Thanks all. Meanwhile, I ran some simulations. When I simulate data with the same number of observations (and the same missingness pattern) as my data, the model does not converge. However, using narrower priors, the model comes close to convergence at 500 warmup, 1000 iterations. The narrower priors I used are:

beta ~ normal(mu_beta, 5);
gamma ~ normal(1, 1);
mu_beta ~ normal(0, .5);

so, especially the prior for mu_beta got narrowed way down. With 500 warmup and 1000 iterations,this model also gives much better results on my actual data set. Rhats by parameter group:

tapply(summ_interest$Rhat, summ_interest$parameter, summary)

Min. 1st Qu. Median Mean 3rd Qu. Max.
1.004 1.018 1.041 1.035 1.046 1.066

Min. 1st Qu. Median Mean 3rd Qu. Max.
1.001 1.006 1.017 1.021 1.037 1.051

Min. 1st Qu. Median Mean 3rd Qu. Max.
1.000 1.003 1.006 1.009 1.013 1.033

Min. 1st Qu. Median Mean 3rd Qu. Max.
1.006 1.006 1.006 1.006 1.006 1.006

And effective sample sizes:

tapply(summ_interest$n_eff, summ_interest$parameter, summary)

Min. 1st Qu. Median Mean 3rd Qu. Max.
53.30 54.62 58.92 119.50 199.30 326.90

Min. 1st Qu. Median Mean 3rd Qu. Max.
53.78 93.82 227.30 223.60 295.30 504.30

Min. 1st Qu. Median Mean 3rd Qu. Max.
110.0 322.0 483.4 465.2 560.8 933.0

Min. 1st Qu. Median Mean 3rd Qu.
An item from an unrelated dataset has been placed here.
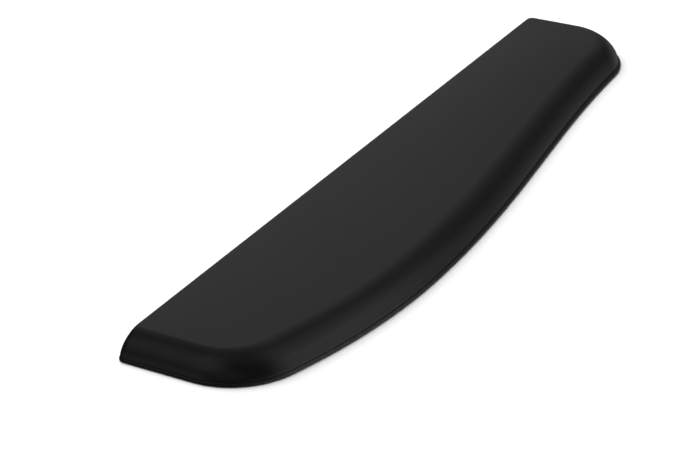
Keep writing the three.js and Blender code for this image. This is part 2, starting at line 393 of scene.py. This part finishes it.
def rubber():
    look = Look("rubber", 0.8)
    look.colours(look.noise(150), (0.010, 0.010, 0.010), (0.017, 0.017, 0.0165))
    look.roughness(look.noise(300, 5), 0.7, 0.9)
    look.bump((look.noise(2500, 3), 0.02))
    return look.material


def foam():
    look = Look("foam", 0.95, Sheen_Weight=0.2)
    # The colour follows the same cells as the bump and is darkest in their low middles: painted
    # shade in the foam's pores, over the foam's own grey.
    look.colours(look.cells(900), (0.02, 0.02, 0.022), (0.07, 0.07, 0.074), 0.1, 0.6)
    look.roughness(look.noise(200), 0.9, 1.0)
    look.bump((look.cells(900), 0.25))
    return look.material


def gel():
    look = Look("gel", 0.12, Subsurface_Weight=0.4, Subsurface_Scale=0.004, Coat_Weight=0.3)
    look.colours(look.noise(35), (0.045, 0.14, 0.28), (0.075, 0.2, 0.38))
    look.roughness(look.noise(90), 0.08, 0.2)
    look.bump((look.noise(70, 2), 0.15))
    return look.material


def film():
    look = Look("film", 0.2)
    look.colours(look.noise(50), (0.46, 0.5, 0.54), (0.56, 0.6, 0.64))
    look.roughness(look.noise(140, 4), 0.14, 0.3)
    look.bump((look.noise(45, 3, (1, 3, 1)), 0.08))
    return look.material


def adhesive():
    look = Look("adhesive", 0.35)
    look.colours(look.noise(80), (0.56, 0.51, 0.38), (0.66, 0.62, 0.5))
    look.roughness(look.noise(200), 0.25, 0.5)
    look.bump((look.noise(400, 3), 0.03))
    return look.material


def board():
    look = Look("board", 0.6)
    look.colours(look.noise(500, 4), (0.14, 0.14, 0.14), (0.19, 0.19, 0.187))
    look.roughness(look.noise(150), 0.5, 0.7)
    look.bump((look.noise(600, 4, (1, 6, 1)), 0.02))
    return look.material


# ---- Pieces ----

def make_cover(look):
    """One skin: crown, shoulder, wall, the fold at its foot, and the hem under the carrier board."""
    outer = dome_rings(0, COVER_FOOT + FOLD_HEIGHT, *COVER_STEPS)
    fold = []
    for i in range(FOLD_STEPS):
        angle = math.pi / 2 * i / FOLD_STEPS
        fold.append(ring(foot_inset(0, 1 + FOLD_DEPTH * (1 - math.sin(angle))),
                         COVER_FOOT + FOLD_HEIGHT * (1 - math.cos(angle))))
    hem_top = COVER_FOOT + COVER_THICKNESS
    inner = dome_rings(COVER_THICKNESS, hem_top, *LINING_STEPS)
    hem = [ring(foot_inset(HEM_WIDTH), hem_top), ring(foot_inset(HEM_WIDTH), COVER_FOOT)]
    mesh = loft(list(reversed(inner)) + hem + fold + outer)
    piece = make_piece("leatherette_cover", mesh, look, smooth_angle=50)
    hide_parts("cover_skin")


def make_base(look):
    """The base: rounded below, and from its edge up to the foot of the cover, with a plateau."""
    angles = [math.pi / 2 * i / ROUNDING_STEPS for i in range(ROUNDING_STEPS + 1)]
    rings = [ring(even_inset(BASE_EDGE_ROUNDING * (1 - math.sin(a))),
                  BASE_BOTTOM + BASE_EDGE_ROUNDING * (1 - math.cos(a))) for a in angles]
    rings += [ring(foot_inset(0, 1 - math.cos(a)),
                   BASE_RIM_TOP - RIM_ROUNDING_HEIGHT * (1 - math.sin(a))) for a in angles]
    plateau = foot_inset(HEM_WIDTH + PLATEAU_MARGIN)
    rings += [ring(plateau, BASE_RIM_TOP), ring(plateau, PLATEAU_TOP)]
    smooth_angle = 35
    piece = make_piece("moulded_base", loft(rings), look, smooth_angle)
    cutters = bmesh.new()
    for place in FOOT_PLACES.values():
        add_stadium(cutters, place, SIDE_GAP, BASE_BOTTOM - 1, BASE_BOTTOM + POCKET_DEPTH)
    cut(piece, cutters)
    piece.data.set_sharp_from_angle(angle=math.radians(smooth_angle))
    for face in piece.data.polygons:  # Level faces shade flat, so no rounding tints them.
        level = abs(face.normal.z) > 0.9999
        face.use_smooth = not level
    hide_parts("base_plate")


def cut(piece, cutters):
    """Cuts a bmesh in millimetres out of a piece, and keeps the result as its mesh."""
    bmesh.ops.scale(cutters, vec=(MM, MM, MM), verts=cutters.verts)
    data = bpy.data.meshes.new("cutters")
    cutters.to_mesh(data)
    cutters.free()
    tool = bpy.data.objects.new("cutters", data)
    bpy.context.scene.collection.objects.link(tool)
    modifier = piece.modifiers.new("cut", "BOOLEAN")
    modifier.operation = "DIFFERENCE"
    modifier.solver = "EXACT"
    modifier.object = tool
    depsgraph = bpy.context.evaluated_depsgraph_get()
    result = bpy.data.meshes.new_from_object(piece.evaluated_get(depsgraph))
    piece.modifiers.clear()
    old = piece.data
    piece.data = result
    bpy.data.meshes.remove(old)
    bpy.data.objects.remove(tool)
    bpy.data.meshes.remove(data)


def foot_matrix(place):
    """Where a foot stands: set back from the edge it belongs to, and turned along it."""
    x, side = place
    normal = front_normal(x) if side == "front" else Vector((0, 1))
    edge = Vector((x, front_y(x) if side == "front" else BACK_Y))
    centre = edge - normal * FOOT_SETBACK
    turn = math.atan2(normal.x, -normal.y) if side == "front" else 0
    return Matrix.Translation((centre.x, centre.y, 0)) @ Matrix.Rotation(turn, 4, "Z")


def stadium(grow, z, steps=20):
    """A foot's outline, grown or shrunk, at a height."""
    radius = FOOT_WIDTH / 2 + grow
    reach = (FOOT_LENGTH - FOOT_WIDTH) / 2
    points = []
    for sign, start in ((1, -math.pi / 2), (-1, math.pi / 2)):
        for i in range(steps + 1):
            angle = start + math.pi * i / steps
            points.append(Vector((sign * reach + radius * math.cos(angle),
                                  radius * math.sin(angle), z)))
    return points


def add_stadium(mesh, place, grow, low, high):
    """Adds a block with a foot's outline to a bmesh."""
    part = loft([stadium(grow, low), stadium(grow, high)])
    part.transform(foot_matrix(place))
    data = bpy.data.meshes.new("stadium")
    part.to_mesh(data)
    part.free()
    mesh.from_mesh(data)
    bpy.data.meshes.remove(data)


def make_foot(name, place, look):
    """A rubber pad with a rounded edge and a moulded channel round its sole."""
    low, high = box_mm(name)
    sole, top = low.z, high.z
    channel = sole + 0.22
    profile = [  # distance out from the pad's edge, height
        (-2.3, sole), (-2.1, channel), (-1.7, channel), (-1.5, sole),
        (-0.35, sole), (-0.12, sole + 0.1), (0, sole + 0.35), (0, top),
    ]
    mesh = loft([stadium(grow, z) for grow, z in profile])
    mesh.transform(foot_matrix(place))
    piece = make_piece("rubber_" + name, mesh, look, smooth_angle=30)
    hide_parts(name)


def shrunk(points, distance, z):
    """A ring moved in towards the middle of the rest by about this distance, at a height."""
    moved = []
    for point in points:
        inward = (ridge_point(point) - Vector((point.x, point.y))).normalized()
        moved.append(Vector((point.x + inward.x * distance, point.y + inward.y * distance, z)))
    return moved


def depth_in_cover(node):
    """How far inside the cover's outer face a node's top lies."""
    return COVER_TOP - box_mm(node)[1].z


def make_filling(name, node, offset, look):
    """A soft layer that fills the space of its CAD solid, with softly rounded edges."""
    low, high = box_mm(node)
    rounding = 0.35
    halfway = rounding * 0.3  # The middle of the rounding's arc lies this far from both faces.
    if node == "gel_pad":
        rings = dome_rings(offset, low.z + rounding, *GEL_STEPS)
    else:
        start = section_angle(offset, low.z + rounding)
        stop = section_angle(offset, high.z - rounding)
        rings = [section_ring(offset, start + (stop - start) * i / FOAM_STEPS)
                 for i in range(FOAM_STEPS + 1)]
        top = rings[-1]
        rings.append(shrunk(top, halfway, high.z - halfway))
        rings.append(shrunk(top, rounding, high.z))
    foot = rings[0]
    below = [shrunk(foot, rounding, low.z), shrunk(foot, halfway, low.z + halfway)]
    piece = make_piece(name, loft(below + rings), look, smooth_angle=60)
    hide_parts(node)


def carry(nodes, look):
    """Gives CAD nodes that keep their own shape a new material."""
    for name in nodes:
        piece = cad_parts[name]
        piece.data.materials.clear()
        piece.data.materials.append(look)


def make_floor():
    """A pale floor, which neither lights nor shades the rest: the studio alone lights that."""
    half_width = 12.0
    mesh = bmesh.new()
    bmesh.ops.create_grid(mesh, x_segments=1, y_segments=1, size=half_width)
    data = bpy.data.meshes.new("floor")
    mesh.to_mesh(data)
    mesh.free()
    floor = bpy.data.objects.new("floor", data)
    bpy.context.scene.collection.objects.link(floor)
    look = Look("studio_floor", 0.9, Specular_IOR_Level=0.1)
    look.colours(look.noise(3), (0.87, 0.87, 0.87), (0.88, 0.88, 0.88))
    data.materials.append(look.material)
    floor.visible_glossy = False
    floor.visible_diffuse = False
    floor.visible_shadow = False
    return floor


# ---- Camera and light ----

def make_camera():
    """The viewing angle: azimuth and elevation towards the camera, its roll, and where it looks."""
    azimuth, elevation, roll = (math.radians(a) for a in (-57.71, 27.79, -2.9))
    target = Vector((-0.0519, 0.0261, 0))
    distance = 1.2743
    lens = 126.23
    back = Vector((math.sin(azimuth) * math.cos(elevation),
                   -math.cos(azimuth) * math.cos(elevation), math.sin(elevation)))
    right = Vector((math.cos(azimuth), math.sin(azimuth), 0))
    up = back.cross(right)
    turned_right = right * math.cos(roll) + up * math.sin(roll)
    turned_up = up * math.cos(roll) - right * math.sin(roll)
    data = bpy.data.cameras.new("camera")
    data.sensor_width = 36
    data.lens = lens
    data.clip_start = 0.05
    camera = bpy.data.objects.new("camera", data)
    rotation = Matrix((turned_right, turned_up, back)).transposed().to_4x4()
    camera.matrix_world = Matrix.Translation(target + back * distance) @ rotation
    bpy.context.scene.collection.objects.link(camera)
    bpy.context.scene.camera = camera


def heading(degrees, elevation):
    """A direction: degrees round from +X towards +Y, and up from the floor."""
    turn, rise = math.radians(degrees), math.radians(elevation)
    return (math.cos(turn) * math.cos(rise), math.sin(turn) * math.cos(rise), math.sin(rise))


def make_studio():
    """A dim room with soft glows round the rest, as smooth lobes of the world's brightness.

    The camera sees a plain white backdrop in its place.
    """
    room_level = 0.06
    glow_reach = 30  # degrees from a glow's middle to where it has faded out
    glows = [  # heading, elevation, strength
        # Past the far end: the sheen of the top and of the far end.
        (32, 25, 0.13), (52, 25, 0.08), (45, 50, 0.155), (10, 50, 0.11),
        (42, 0, 0.15), (-10, -7, 0.18),
        # The user's side, from the floor up: the front wall and the rim below it.
        (-60, -28, 0.42), (-90, -28, 0.4), (-125, -28, 0.2),
        (-55, 0, 0.18), (-80, 0, 0.25),
        (-50, 25, 0.26), (-75, 25, 0.31), (-50, 50, 0.37),
        # Overhead, and past the left front corner: that corner.
        (0, 90, 0.08), (-165, 25, 0.1),
        # Beyond the left end: its wall.
        (150, 0, 0.21), (150, 50, 0.32), (100, 60, 0.09),
    ]
    world = bpy.data.worlds.new("studio")
    world.use_nodes = True
    nodes, links = world.node_tree.nodes, world.node_tree.links
    towards = nodes.new("ShaderNodeTexCoord").outputs["Generated"]
    total = None
    for turn, rise, strength in glows:
        dot = nodes.new("ShaderNodeVectorMath")
        dot.operation = "DOT_PRODUCT"
        dot.inputs[1].default_value = heading(turn, rise)
        links.new(towards, dot.inputs[0])
        fade = nodes.new("ShaderNodeMapRange")
        fade.interpolation_type = "SMOOTHSTEP"
        fade.inputs["From Min"].default_value = math.cos(math.radians(glow_reach))
        fade.inputs["From Max"].default_value = 1.0
        fade.inputs["To Max"].default_value = strength
        links.new(dot.outputs["Value"], fade.inputs["Value"])
        add = nodes.new("ShaderNodeMath")
        add.operation = "ADD"
        add.inputs[1].default_value = room_level
        links.new(fade.outputs["Result"], add.inputs[0])
        if total is not None:
            links.new(total, add.inputs[1])
        total = add.outputs["Value"]
    backdrop = nodes.new("ShaderNodeMix")
    backdrop.inputs["B"].default_value = 1.0
    links.new(nodes.new("ShaderNodeLightPath").outputs["Is Camera Ray"], backdrop.inputs["Factor"])
    links.new(total, backdrop.inputs["A"])
    nodes["Background"].inputs["Color"].default_value = (1, 1, 1, 1)
    links.new(backdrop.outputs["Result"], nodes["Background"].inputs["Strength"])
    bpy.context.scene.world = world
    bpy.context.scene.view_settings.view_transform = "Standard"


def light_floor(floor):
    """A broad light from above and behind, which only the floor receives, with the rest's shadow."""
    data = bpy.data.lights.new("floor_light", "SUN")
    data.energy = 4.75
    data.angle = math.radians(100)
    light = bpy.data.objects.new("floor_light", data)
    light.rotation_euler = Vector(heading(78, 50)).to_track_quat("Z", "Y").to_euler()
    light.visible_glossy = False
    receivers = bpy.data.collections.new("floor_light_receivers")
    receivers.objects.link(floor)
    light.light_linking.receiver_collection = receivers
    bpy.context.scene.collection.objects.link(light)


make_camera()
make_studio()
light_floor(make_floor())
make_cover(leatherette())
make_base(moulded_plastic())
rubber_look = rubber()
for foot_name, foot_place in FOOT_PLACES.items():
    make_foot(foot_name, foot_place, rubber_look)
# The foam's wall is in line with the top film's.
make_filling("foam_filling", "foam_core", depth_in_cover("gel_top_film"), foam())
make_filling("gel_filling", "gel_pad", depth_in_cover("gel_pad"), gel())
carry(["gel_top_film", "gel_bottom_film"], film())
carry(["foam_adhesive", "board_adhesive"], adhesive())
carry(["carrier_board"], board())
Max.
717.3 717.3 717.3 717.3 717.3 717.3


Would you agree that this looks good enough to start moving on to more complex models, like one where global latent opinion follows a random walk, or one with country “fixed effects” as well as a global yearly mean?

Sure I think the sampling looks fine. The one issue is that beta[3] looks like it is sampling near a hard boundary in the parameter space at 0. Your betas aren’t constrained around zero so that could be evidence of your model sampling against some other constraint, such as the constraint on gamma. So you might want to re-run without that constraint and see if beta samples better. But in general I don’t think IRT models will tend to have high n_eff because they are estimating latent parameters and there isn’t a whole lot of information about them.

If you want to look at country intercepts, it seems like it’d be best to make your alpha parameter equal to countries and then put a random walk prior on the alphas as you mentioned. The stan manual explains very clearly how to do that.

It’s a very interesting model, please stay in touch as you develop it!

Thank you both! More complex models also look promising as long as I stick with informative priors. For example, a model with continent-level random walks as well as country-level random walks works well.

I think an important lesson learned for me is that simulating data helps, not only to see whether a model is likely to work on a given data set, but also to get more insight in what the priors mean. Once I started simulating, I understood much better which values (esp, for gamma and beta here) might be reasonable.

1 Like

See also for other recommendations.

Sampling from the prior is an extremely powerful tool for understand the consequences of your prior choices. We are working on formalizing its importance in a new paper at the moment and will hopefully have more documentation on the idea as we proceed.